DATA RECORDS —
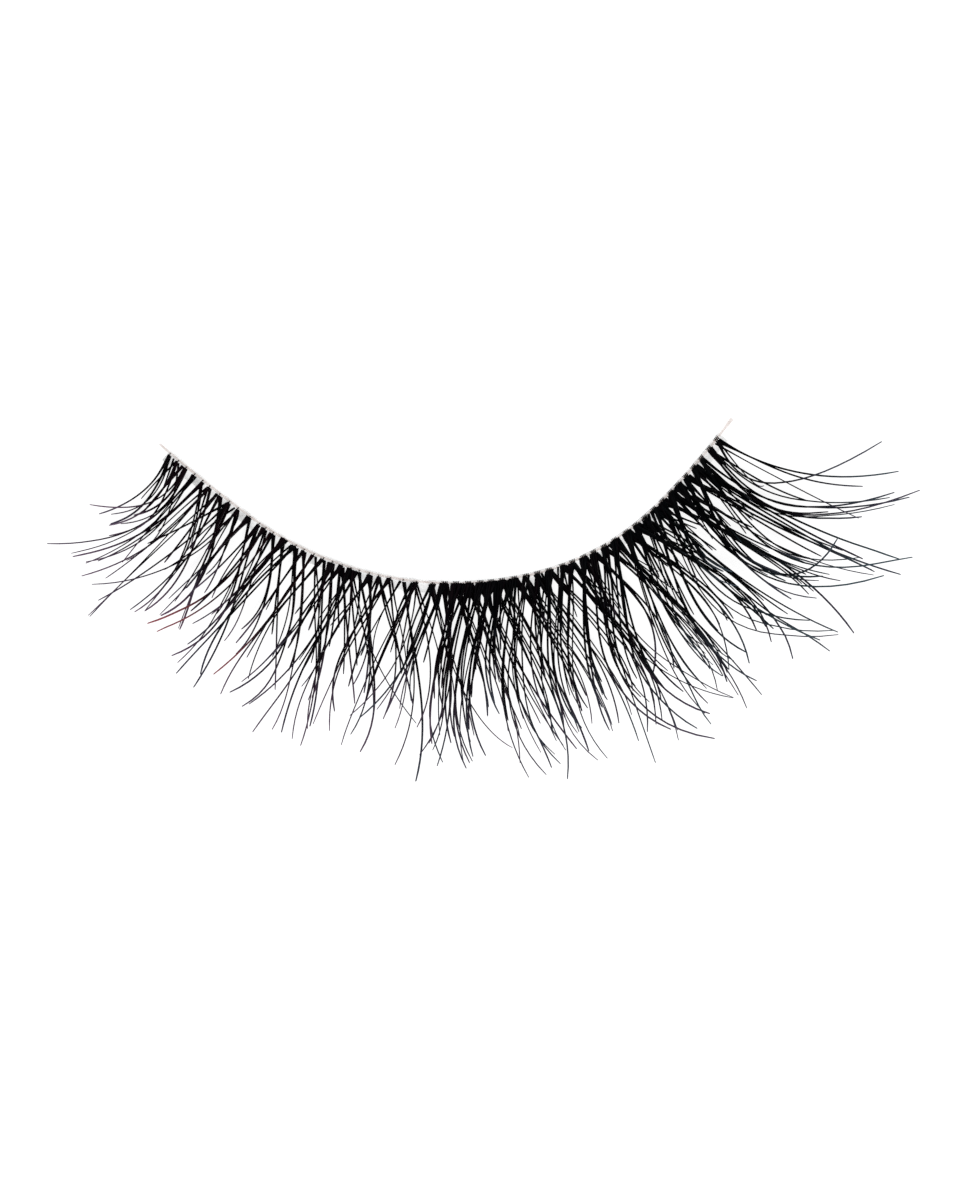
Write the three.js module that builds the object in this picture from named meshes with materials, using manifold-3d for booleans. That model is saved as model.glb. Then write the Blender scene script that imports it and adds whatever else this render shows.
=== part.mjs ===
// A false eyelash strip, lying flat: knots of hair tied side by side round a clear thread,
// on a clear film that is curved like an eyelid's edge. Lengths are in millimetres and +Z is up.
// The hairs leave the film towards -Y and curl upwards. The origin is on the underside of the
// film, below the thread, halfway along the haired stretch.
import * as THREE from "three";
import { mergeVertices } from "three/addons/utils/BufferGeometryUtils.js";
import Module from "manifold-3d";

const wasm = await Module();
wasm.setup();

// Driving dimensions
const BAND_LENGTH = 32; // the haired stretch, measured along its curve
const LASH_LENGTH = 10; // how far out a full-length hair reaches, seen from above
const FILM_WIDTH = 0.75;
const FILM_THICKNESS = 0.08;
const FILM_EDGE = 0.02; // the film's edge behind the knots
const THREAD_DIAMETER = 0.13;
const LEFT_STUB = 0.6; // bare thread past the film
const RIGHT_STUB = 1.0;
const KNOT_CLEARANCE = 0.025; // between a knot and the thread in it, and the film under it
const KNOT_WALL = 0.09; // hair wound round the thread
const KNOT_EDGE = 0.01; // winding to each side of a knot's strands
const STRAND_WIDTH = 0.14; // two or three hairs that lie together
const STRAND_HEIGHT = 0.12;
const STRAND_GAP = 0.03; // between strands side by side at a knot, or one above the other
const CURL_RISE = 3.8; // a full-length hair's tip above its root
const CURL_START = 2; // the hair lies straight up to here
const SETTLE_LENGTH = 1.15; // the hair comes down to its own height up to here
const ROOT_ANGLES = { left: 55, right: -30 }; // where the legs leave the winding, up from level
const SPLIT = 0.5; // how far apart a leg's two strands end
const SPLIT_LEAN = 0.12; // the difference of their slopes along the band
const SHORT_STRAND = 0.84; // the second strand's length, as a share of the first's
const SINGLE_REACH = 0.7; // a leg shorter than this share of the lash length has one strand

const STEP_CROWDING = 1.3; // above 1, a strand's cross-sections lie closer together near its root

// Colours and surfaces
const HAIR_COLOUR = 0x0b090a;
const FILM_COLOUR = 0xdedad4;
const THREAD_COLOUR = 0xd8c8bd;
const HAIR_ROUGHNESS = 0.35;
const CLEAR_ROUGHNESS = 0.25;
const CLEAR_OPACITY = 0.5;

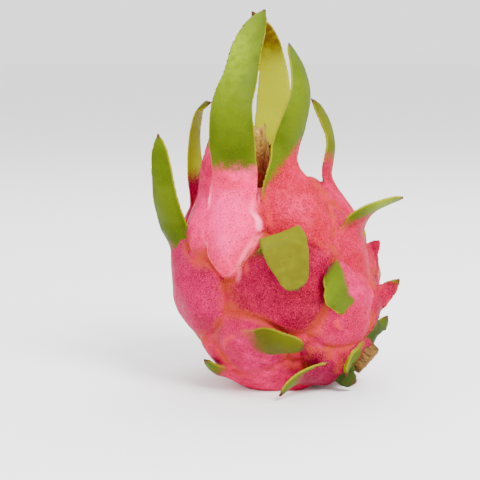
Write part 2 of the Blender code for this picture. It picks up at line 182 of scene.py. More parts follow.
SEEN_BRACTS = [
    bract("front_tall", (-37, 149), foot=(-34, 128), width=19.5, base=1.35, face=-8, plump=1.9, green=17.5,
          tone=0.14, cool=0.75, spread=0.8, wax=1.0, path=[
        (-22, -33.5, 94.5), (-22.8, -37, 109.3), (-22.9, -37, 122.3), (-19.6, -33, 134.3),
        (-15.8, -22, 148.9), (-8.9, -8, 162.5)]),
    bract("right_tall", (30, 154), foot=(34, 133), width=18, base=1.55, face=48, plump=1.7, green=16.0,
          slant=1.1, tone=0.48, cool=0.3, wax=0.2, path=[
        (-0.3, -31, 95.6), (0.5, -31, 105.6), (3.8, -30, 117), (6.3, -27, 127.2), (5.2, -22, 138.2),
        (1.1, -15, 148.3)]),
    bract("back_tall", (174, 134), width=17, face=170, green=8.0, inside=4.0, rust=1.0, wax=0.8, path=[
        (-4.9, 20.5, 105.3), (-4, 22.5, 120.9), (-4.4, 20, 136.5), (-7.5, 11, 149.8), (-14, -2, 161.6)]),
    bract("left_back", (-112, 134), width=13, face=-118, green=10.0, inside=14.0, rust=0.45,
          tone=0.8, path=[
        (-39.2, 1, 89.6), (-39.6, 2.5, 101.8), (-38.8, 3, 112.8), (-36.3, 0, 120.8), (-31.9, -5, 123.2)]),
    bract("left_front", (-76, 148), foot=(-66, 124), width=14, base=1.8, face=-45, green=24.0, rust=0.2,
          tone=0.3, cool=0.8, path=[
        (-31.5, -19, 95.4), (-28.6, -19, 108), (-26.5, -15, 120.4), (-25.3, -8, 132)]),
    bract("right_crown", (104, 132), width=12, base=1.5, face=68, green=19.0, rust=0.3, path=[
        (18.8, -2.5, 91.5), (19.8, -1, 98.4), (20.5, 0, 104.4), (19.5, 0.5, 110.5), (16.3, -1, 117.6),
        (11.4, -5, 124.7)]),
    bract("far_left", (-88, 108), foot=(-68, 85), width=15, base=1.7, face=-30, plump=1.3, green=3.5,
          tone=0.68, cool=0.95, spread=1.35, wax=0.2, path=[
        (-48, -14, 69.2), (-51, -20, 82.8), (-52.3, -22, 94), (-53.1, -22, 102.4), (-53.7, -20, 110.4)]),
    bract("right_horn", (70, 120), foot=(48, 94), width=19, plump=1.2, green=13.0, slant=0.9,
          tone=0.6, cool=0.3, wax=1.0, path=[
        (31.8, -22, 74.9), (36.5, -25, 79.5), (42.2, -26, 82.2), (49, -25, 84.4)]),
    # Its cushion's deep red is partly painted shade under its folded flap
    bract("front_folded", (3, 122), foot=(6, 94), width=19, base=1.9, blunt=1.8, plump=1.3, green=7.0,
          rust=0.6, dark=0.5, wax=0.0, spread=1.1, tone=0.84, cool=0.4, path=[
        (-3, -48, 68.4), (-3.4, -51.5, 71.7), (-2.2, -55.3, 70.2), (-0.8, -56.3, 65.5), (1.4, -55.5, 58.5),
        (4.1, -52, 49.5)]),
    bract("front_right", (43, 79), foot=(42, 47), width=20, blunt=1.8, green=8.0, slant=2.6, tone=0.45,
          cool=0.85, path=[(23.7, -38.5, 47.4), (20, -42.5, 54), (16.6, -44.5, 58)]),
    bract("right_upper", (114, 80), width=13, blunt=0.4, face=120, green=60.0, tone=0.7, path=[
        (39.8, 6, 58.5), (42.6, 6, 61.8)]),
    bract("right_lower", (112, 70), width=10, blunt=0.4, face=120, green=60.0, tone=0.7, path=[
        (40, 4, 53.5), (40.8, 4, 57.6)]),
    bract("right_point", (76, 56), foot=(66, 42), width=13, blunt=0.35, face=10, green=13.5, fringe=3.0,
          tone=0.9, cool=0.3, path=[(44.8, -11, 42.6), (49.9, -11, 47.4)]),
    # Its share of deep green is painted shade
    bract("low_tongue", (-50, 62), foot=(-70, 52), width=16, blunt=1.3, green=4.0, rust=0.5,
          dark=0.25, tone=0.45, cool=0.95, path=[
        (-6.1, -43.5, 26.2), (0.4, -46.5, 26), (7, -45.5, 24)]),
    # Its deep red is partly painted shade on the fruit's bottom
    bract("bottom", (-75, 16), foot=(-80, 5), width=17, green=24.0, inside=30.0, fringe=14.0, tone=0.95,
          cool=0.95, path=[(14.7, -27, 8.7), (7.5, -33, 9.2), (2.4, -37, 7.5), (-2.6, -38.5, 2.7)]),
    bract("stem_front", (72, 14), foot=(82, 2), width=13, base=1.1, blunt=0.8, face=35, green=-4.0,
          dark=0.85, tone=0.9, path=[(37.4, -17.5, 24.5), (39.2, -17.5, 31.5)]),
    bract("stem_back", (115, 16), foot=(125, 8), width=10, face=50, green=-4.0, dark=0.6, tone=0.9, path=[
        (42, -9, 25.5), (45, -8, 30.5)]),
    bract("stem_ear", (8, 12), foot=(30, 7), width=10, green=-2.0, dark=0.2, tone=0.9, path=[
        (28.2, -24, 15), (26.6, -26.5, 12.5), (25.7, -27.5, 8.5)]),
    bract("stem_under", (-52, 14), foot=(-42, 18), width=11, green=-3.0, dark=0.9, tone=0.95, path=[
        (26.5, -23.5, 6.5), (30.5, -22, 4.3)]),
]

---

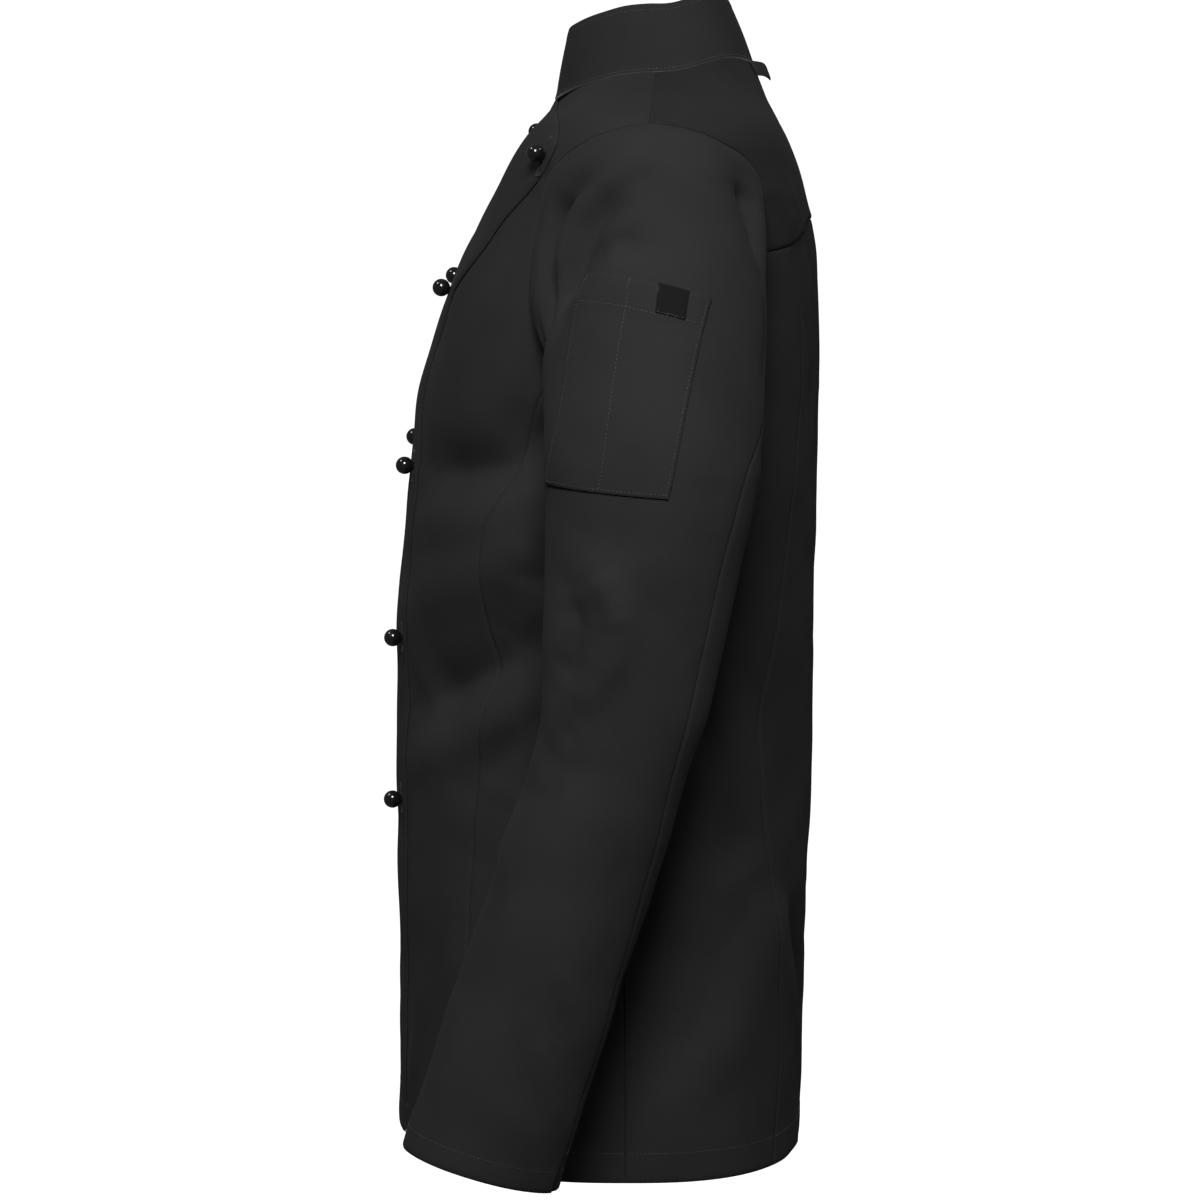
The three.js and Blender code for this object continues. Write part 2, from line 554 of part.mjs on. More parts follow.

TASK DIRECTIONS — Quote only the lines running from the line that holds "Write the three.js" to the line that holds "wasm.setup();", both ends included.

EXERCISE SOLUTION —
Write the three.js module that builds the object in this picture from named meshes with materials, using manifold-3d for booleans. That model is saved as model.glb. Then write the Blender scene script that imports it and adds whatever else this render shows.
=== part.mjs ===
// A false eyelash strip, lying flat: knots of hair tied side by side round a clear thread,
// on a clear film that is curved like an eyelid's edge. Lengths are in millimetres and +Z is up.
// The hairs leave the film towards -Y and curl upwards. The origin is on the underside of the
// film, below the thread, halfway along the haired stretch.
import * as THREE from "three";
import { mergeVertices } from "three/addons/utils/BufferGeometryUtils.js";
import Module from "manifold-3d";

const wasm = await Module();
wasm.setup();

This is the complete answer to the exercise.